For me, working with teachers and service agency staff in Iowa and Nebraska was one of the most rewarding experiences of my professional career. It was rewarding because it was effective. It was based on cooperation and a common mission, not competition.
The Competitive Model
As I describe this model which is used in Kansas, I want to make one disclaimer. What I am about to share bears no judgment on Kansas educators. They are, just like educators in Iowa and Nebraska, dedicated to their students. They work just as hard both during the school day and outside the school day, to support student learning.
However, Kansas educators are working under a competitive system of hiring contracted services from the Educational Service Centers in that state. This changes the whole ball game and subtly shifts the focus of what and why the Service Centers exist.
In Kansas, funds are distributed to the schools for special education services and other education support services. The Educational Service Centers also apply for federal and state grants which are competitive. This is essentially the system that Governor Reynolds wants to impose on Iowa. It is a pay-for-service-as-you-go system.
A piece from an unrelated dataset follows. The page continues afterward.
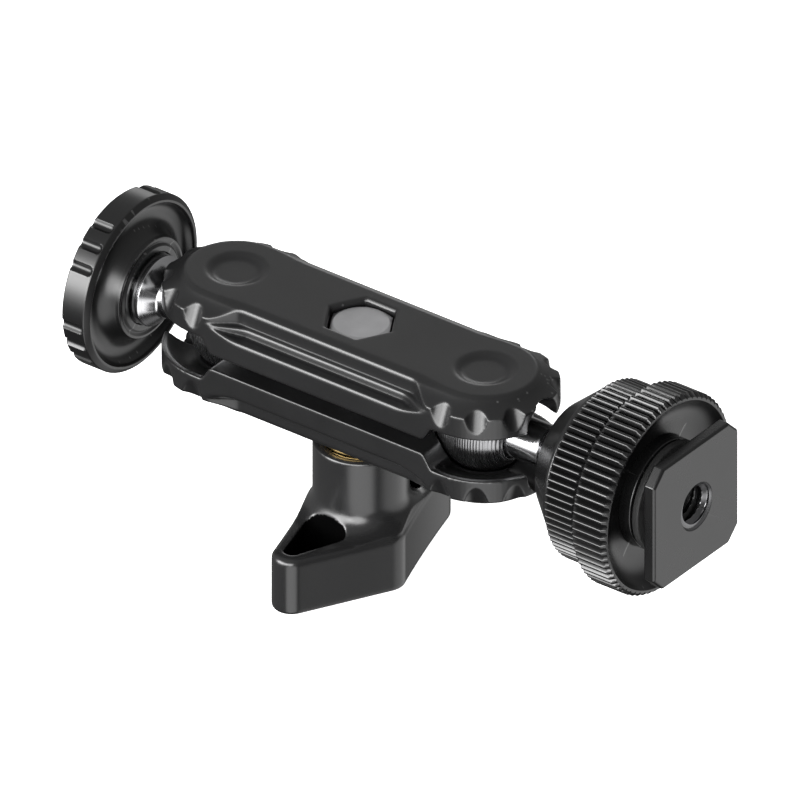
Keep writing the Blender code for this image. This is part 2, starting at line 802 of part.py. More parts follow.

What this means in practical terms is that Kansas Service Center staff are now contractors for hire, and therefore must go out and market their services to the schools. They have become educational entrepreneurs and compete with one another to get contracts from schools so they can keep their jobs. Guess what ESC staff members do now. They spend a lot of time in marketing.
Another way to put this is they are now salesmen and saleswomen, hawking their services day and night so that they can remain employed. They are still committed to student success, but from my observation and experience, that has become a secondary mission or goal. The goal is to get the contract, or the school might go to some private agency, another ESC, or a private person for those services. Needing to remain relevant, they market and sell themselves. That is a full-time job.
This model works great when you are selling “things” but is a disaster when you are trying to provide learning support for schools and students. Quality control is sacrificed on the altar of competitive bidding. Gone is the feeling of being on the same team working toward a common mission. Now it is education support services as a business to get the dollars to stay in business.
Another practical outcome of this model is that it creates hostility and jealousy. Territories and turf become important. It is another shift in attitude and mentality that doesn’t help kids.
I found working in this environment to be less rewarding because it was less effective. It was also frustrating if you didn’t know who was competing with whom and where the turf boundaries were. I stepped on a few toes in those days just because I was unaware of the competitive lay of the land.
Iowa Doesn’t Need This!
The Iowa Area Education Agency system was established in 1974 to reduce educational inequities between rural and urban school districts by providing outstanding support services to ALL schools.
Here is how it works or used to work before Governor Reynolds invented a problem that didn’t need to be “fixed.” AEA funding is included in a school district budget. However, the school district does not receive AEA-related state aid funding. Rather, funds generated by a school district through the operation of the state school aid formula are set aside for the AEA and then subtracted by the state from what a district would receive from the state and passed through to an AEA. It is called a “pass-through” system.
It sounds complicated but what it means is that AEAs can operate as an extension of the school district. They are partners, not competitors or contractors. And in education, cooperation, partnership, and a laser-like focus on student learning outcomes are what Iowa needs. Not crass business competition.
Governor Reynolds is out to “fix” a non-existent problem and will end up reducing educational quality, especially for students with disabilities.